10:30pm Sunday.
A long and tiring
day is behind us. We arrived at the main square just before 9am, in time to get
a good seat (we actually stood) for the Inti Raymi festivities. Held annually on the 24th of June,as a celebration of the Winter equinox it has become more of a tourist attraction with some loss of its original religious overtones.
Like everything
else around here the 9am performance commenced promptly at 10:20am. For an hour
and a half we watched a series of costumed dancers parading through the square,
interspersed with speeches, in the local Inca based language from key
characters in historic costume.
(Sort of like watching an opera without the sur-titles.)
Once that part of
the festivities ended we returned to the hotel for a fast break before joining
a massed assembly of thousands walking towards the historic site of Saqsaywaman,
an Inca settlement and fortress 2km out of town (mostly just ruins) with walls comprised of massive blocks weighing
several tons.
Here, the second
part of the ceremony took place.
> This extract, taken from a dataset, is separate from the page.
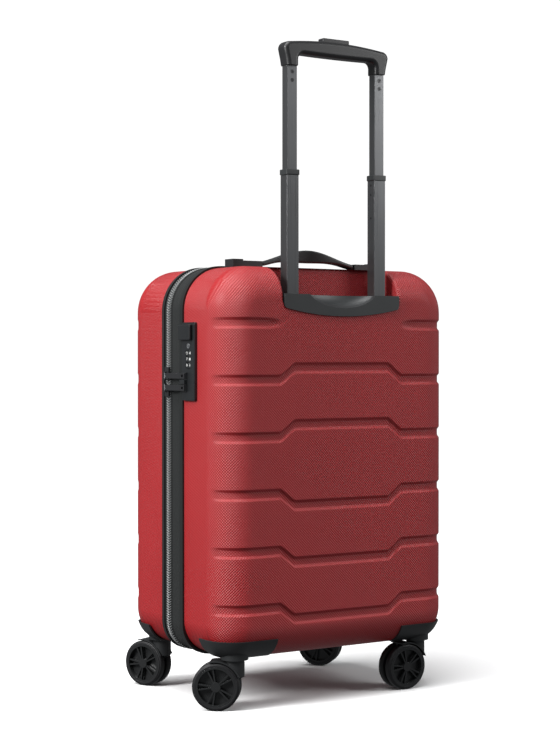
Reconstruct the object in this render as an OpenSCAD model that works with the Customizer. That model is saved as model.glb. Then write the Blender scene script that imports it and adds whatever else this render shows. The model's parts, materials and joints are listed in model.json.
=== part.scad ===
// Hard shell suitcase that stands on four twin-wheel casters, with a two-stage trolley handle.
// It opens like a book. +Z is up, X runs across the width with the lock on +X, and the trolley
// handle is on the +Y side. The origin is on the floor, under the middle of the case.

/* [Case] */
// Width over the two side walls
case_w = 350; // [300:1:430]
// Depth over both shells
case_d = 248; // [220:1:300]
// Height of the shells, without the wheels
case_h = 484; // [430:1:600]
// Depth of the front shell
front_depth = 101; // [90:1:120]
// Width of the band between the shells, with its zip and rims
band_w = 52.5; // [48:0.5:60]
// Thickness of the shells
shell_wall = 2.2; // [1.8:0.1:3]
// Radius between a face and the side walls
edge_r = 42; // [34:1:48]
// Radius of the upper corners, seen from the front
top_r = 55; // [44:1:70]
// Radius of the lower corners, seen from the front
bottom_r = 38; // [30:1:44]

/* [Grooves] */
// Height of one pressed groove
groove_h = 13; // [9:0.5:16]
// Depth of the grooves
groove_depth = 2.6; // [1.5:0.1:3]
// Distance from one groove to the next
groove_pitch = 70; // [60:1:80]
// Distance from the top of the shell to the upper edge of the first groove
groove_drop = 64.5; // [60:0.5:80]
// How far the middle of a groove is moved up or down
groove_shift = 15; // [0:1:20]

/* [Rims and zip] */
// How far the rims stand out of the shells
rim_proud = 2.5; // [1.5:0.1:3]
// Width of the front shell's rim
front_rim_w = 6; // [5:0.5:8]
// Width of the back shell's rim
back_rim_w = 7.5; // [6:0.5:9]
// Width of each half of the zip's teeth
teeth_w = 5.5; // [4:0.5:6]

/* [Trolley handle] */
// Distance between the two tubes
tube_pitch = 133.4; // [120:0.2:150]
// Width of the inner tubes
inner_w = 14; // [12:0.5:16]
// Depth of the inner tubes
inner_d = 12; // [11:0.5:14]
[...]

While we were told that admission to this area
was by paid ticket only, we could, in retrospect have sat on the neighbouring
hills with the locals. The view would not have been as good, nor the seating,
on stony ground, as comfortable.
Inti Raymi 2012_ Ritual Sacrifice |
Dancers at Inti Raymi 2012 |
The ceremony, lasting
close to 2 hours was a re-enactment of the Inca Ceremony to the Sun God asking
for support for the community and blessing for the harvest and the season to
come. Grossly accurate in detail, it featured the ritual sacrifice of a llama,
complete with removal of its heart and lungs. [I would assume from close up
photos and conversations with people that the llama had already been killed and
bled prior to the ceremony]
It was conducted entirely
in Inca but a supplied guidebook offered translations of the speeches into
Spanish and English. Highly elaborate and involving upwards of 1,000 actors and
dancers, it was, to say the least, spectacular.
Ceremonial Knife and bleeding cup_Larco Museum |
The walk back to
down, was, again, a mob scene, but fortunately it was downhill, so less tiring
than the road there. The plan for
tomorrow is to do a lot less than we did today, hopefully we stick to plan!